29. The second improvement is the further training of African troops in peacekeeping with programs such as the Global Peace Operations Initiative. This would help to overcome some of the previous problems with African peacekeepers’ abuse of civilians (Nowrojee 2004), as well as broadly developing African capacity for peace operations.
30. This relates to the third, most obvious improvement: increase the military resources of regional organizations. The AU, African subregional organizations, and the EU have begun to address their lack of capacity with development of the African Standby Force and the EU battlegroups respectively, both of which, when fully operational, will offer notable rapid-reaction capability. But, although already ambitious, the 25,000 troops projected for African Standby Force will probably need to be increased further, given the number of conflicts in Africa and the need for a sustained troop presence (and the expected increased reliance on this force). Likewise, although a positive development, the capacity and size of EU battlegroups need to be increased (perhaps to include greater lift capacity and logistics) so that the EU can successfully intervene to tackle large-scale humanitarian crises beyond its borders.

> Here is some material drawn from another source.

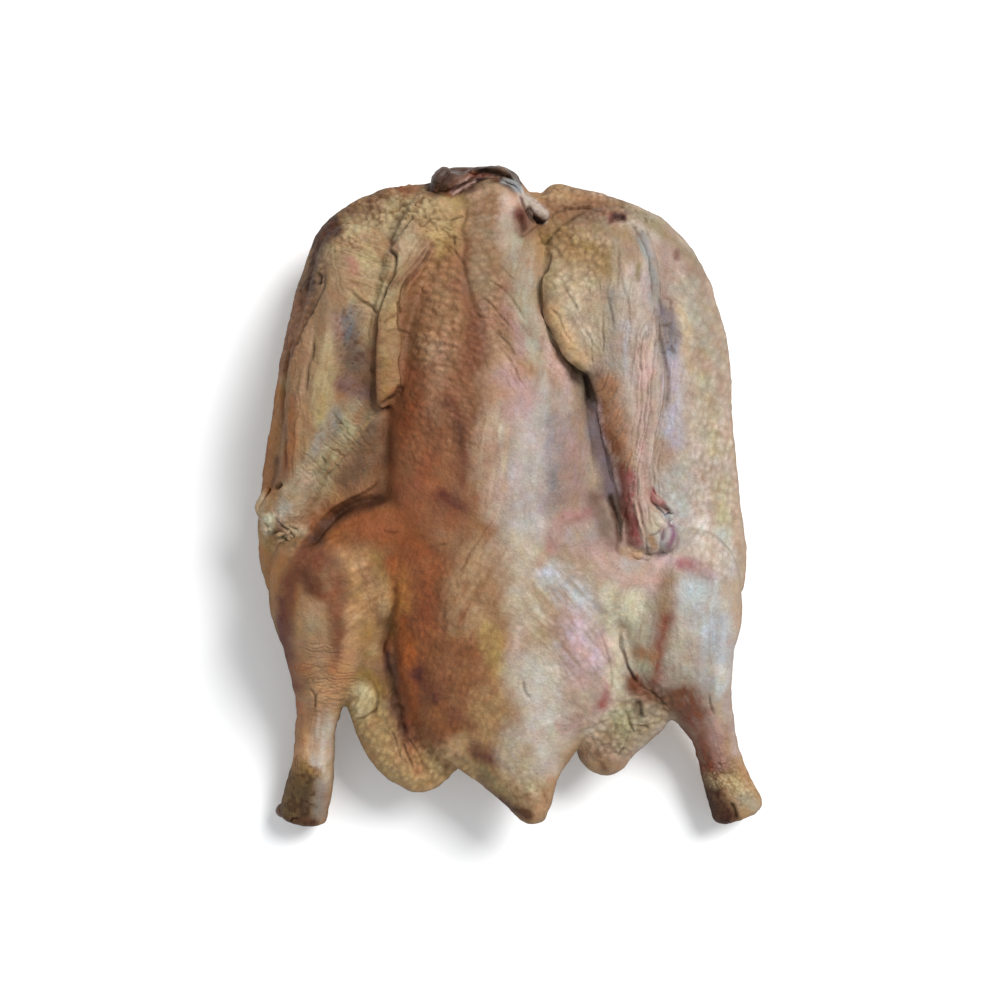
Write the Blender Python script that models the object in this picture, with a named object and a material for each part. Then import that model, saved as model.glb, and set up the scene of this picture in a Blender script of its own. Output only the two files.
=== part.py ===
"""A whole raw goose, plucked and drawn, lying flat on its breast with its back up.

Its neck is cut short, its wings end at the elbow and its legs at the hock. The bird is one piece,
so every form below is fused into one skin. Metres, +Z up, +Y towards the neck, -Y towards the tail,
with the origin on the flat spot of the breast that the bird rests on.
"""

import bmesh
import bpy
import numpy as np

MM = 0.001

# Driving sizes, in millimetres
BREAST_LEVEL = 44
BACK_HEIGHT = 117
DRUMSTICK_RADIUS = 36

# How finely the forms are made and fused, in millimetres
RING_POINTS = 40
RINGS_PER_STATION = 7
CAP_RINGS = 7
FUSE_VOXEL = 2.6
SMOOTH_STEPS = 8
REST_LEVEL = 2.5
MOST_TRIANGLES = 11500

SKIN_COLOUR = (0.62, 0.44, 0.30, 1)


def curve_through(stations, steps):
    """Catmull-Rom curve through the rows of stations: each span is the cubic whose end slopes are
    half the difference of the neighbouring rows, sampled at equal steps."""
    rows = np.asarray(stations, float)
    padded = np.vstack([2 * rows[0] - rows[1], rows, 2 * rows[-1] - rows[-2]])
    where = np.linspace(0, len(rows) - 1, (len(rows) - 1) * steps + 1)
    span = np.minimum(where.astype(int), len(rows) - 2)
    t = (where - span)[:, None]
    before, start, end, after = (padded[span + k] for k in range(4))
    return 0.5 * (
        2 * start
        + (end - before) * t
        + (2 * before - 5 * start + 4 * end - after) * t**2
        + (3 * start - before - 3 * end + after) * t**3
    )


def swept(stations, caps=(20, 20), power=2.0, heading=None):
    """Points and faces of a closed form swept along a path.

    A station is (x, y, z, half width, rise, drop). The section at each one is a superellipse of
    that power in the plane across the path, or across the heading if one is given: level sideways,
    rise above the path and drop below it. Both ends close as domes of the lengths in caps."""
    rows = curve_through(stations, RINGS_PER_STATION)
    centre, size = rows[:, :3], np.maximum(rows[:, 3:], 0.5)
    if heading is None:
        along = np.gradient(centre, axis=0)
    else:
        along = np.tile(np.array(heading, float), (len(centre), 1))
    along /= np.linalg.norm(along, axis=1, keepdims=True)
    quarter = np.linspace(0, np.pi / 2, CAP_RINGS + 1)[1:, None]
    first = centre[0] - along[0] * caps[0] * np.sin(quarter[::-1])
    last = centre[-1] + along[-1] * caps[1] * np.sin(quarter)
    centre = np.vstack([first, centre, last])
    size = np.vstack([size[0] * np.cos(quarter[::-1]), size, size[-1] * np.cos(quarter)])
    along = np.vstack([np.repeat(along[:1], CAP_RINGS, 0), along, np.repeat(along[-1:], CAP_RINGS, 0)])
    side = np.cross(along, (0, 0, 1))
    side /= np.linalg.norm(side, axis=1, keepdims=True)
    up = np.cross(side, along)

    angle = np.linspace(0, 2 * np.pi, RING_POINTS, endpoint=False)
    across = np.sign(np.cos(angle)) * np.abs(np.cos(angle)) ** (2 / power)
    over = np.sign(np.sin(angle)) * np.abs(np.sin(angle)) ** (2 / power)
    height = np.where(over > 0, size[:, 1:2] * over, size[:, 2:3] * over)
    points = (
        centre[:, None]
        + side[:, None] * (size[:, :1] * across)[..., None]
        + up[:, None] * height[..., None]
    )
    rings = len(centre)
    ring = np.arange(rings - 1)[:, None] * RING_POINTS
    here = np.arange(RING_POINTS)[None]
    there = (here + 1) % RING_POINTS
    quads = np.stack(
        [ring + here, ring + there, ring + RING_POINTS + there, ring + RING_POINTS + here], -1
    )
    return points.reshape(-1, 3) * MM, quads.reshape(-1, 4)


def add_form(bird, stations, caps=(20, 20), power=2.0, heading=None):
    """Adds one swept form to the bird's mesh, its two end rings welded into poles."""
    points, quads = swept(stations, caps, power, heading)
    corners = [bird.verts.new(p) for p in points]
    made = [bird.faces.new([corners[i] for i in quad]) for quad in quads.tolist()]
    for pole in (corners[:RING_POINTS], corners[-RING_POINTS:]):
        bmesh.ops.pointmerge(bird, verts=pole, merge_co=pole[0].co)
    kept = [face for face in made if face.is_valid]
    bmesh.ops.recalc_face_normals(bird, faces=kept)
    if sum(face.calc_center_median().dot(face.normal) * face.calc_area() for face in kept) < 0:
        bmesh.ops.reverse_faces(bird, faces=kept)


def add_breast(bird):
    """The wide, flattened breast and flanks that the bird lies on, from the shoulder fronts back."""
    level = BREAST_LEVEL
    add_form(
        bird,
        [
            (-17, 185, level + 13, 58, 12, 22),
            (-7, 175, level + 10, 90, 20, 34),
            (-4, 160, level + 5, 109, 30, 42),
            (-1, 142, level + 2, 120, 36, 44),
            (1, 116, level, 130, 39, level - 1),
            (1, 84, level, 137, 41, level - 1),
            (-1, 42, level, 142, 41, level - 1),
            (-2, 0, level, 147, 39, level - 1),
            (0, -36, level, 149, 37, level - 2),
            (2, -66, level, 140, 34, level - 4),
            (5, -94, level + 1, 112, 31, level - 8),
            (7, -120, level + 3, 84, 26, level - 15),
        ],
        caps=(4, 30),
        power=2.2,
        heading=(0, -1, 0),
    )


def add_back(bird):
    """The narrower back and pelvis on top, from the neck to the tail, and the low band of flesh
    that runs down it beside the right wing."""
    top = BACK_HEIGHT
    add_form(
        bird,
        [
            (-10, 164, 66, 34, 0.78 * top - 66, 30),
            (-10, 140, 68, 42, 0.85 * top - 68, 32),
            (-11, 113, 70, 50, 0.91 * top - 70, 34),
            (-12, 84, 72, 55, 0.96 * top - 72, 36),
            (-9, 54, 72, 59, 0.985 * top - 72, 36),
            (-7, 24, 70, 62, top - 70, 36),
            (-5, -6, 68, 65, 0.98 * top - 68, 36),
            (-1, -36, 66, 69, 0.95 * top - 66, 36),
            (1, -66, 62, 68, 0.90 * top - 62, 34),
            (4, -100, 58, 69, 0.82 * top - 58, 30),
            (2, -128, 54, 60, 0.74 * top - 54, 26),
            (0, -148, 54, 48, 0.67 * top - 54, 20),
            (6, -166, 56, 30, 0.60 * top - 56, 14),
            (10, -175, 56, 22, 12, 12),
            (14, -184, 56, 15.5, 10, 11),
            (17, -192, 55, 9.5, 8, 9),
        ],
        caps=(22, 6),
        power=2.15,
        heading=(0, -1, 0),
    )
    add_form(
        bird,
        [(45, 66, 84, 8, 6, 12), (50, 44, 85, 9, 6, 12), (56, 20, 84, 10, 6, 12), (64, -4, 82, 10, 5, 12)],
        caps=(8, 12),
    )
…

31. A fourth improvement would be to increase cooperation between agents, that is, further “hybridization”. As Ban Ki-Moon (2009: 28) argues in his report on the responsibility to protect, Implementing the Responsibility to Protect, increased global-regional collaboration is key to operationalizing the responsibility to protect.
32. It is important that these proposals for strengthened regional organizations—and in particular African regional organizations—would not lead to the rest of the international community completely washing their hands of other regions’ crises (Bellamy and Williams 2005: 195; Weiss 2001: 423). Other agents, such as states and the UN, still have a moral duty to undertake humanitarian intervention even if there are regional mechanisms in place. In anticipation of this problem, it would be judicious, firstly, to strengthen regional organizations’ capability to intervene even further so that other agents’ lack of willingness to intervene would not be too detrimental, and, secondly, for regional organizations to highlight that they may not always be able to act and that other agents still may have the responsibility to protect.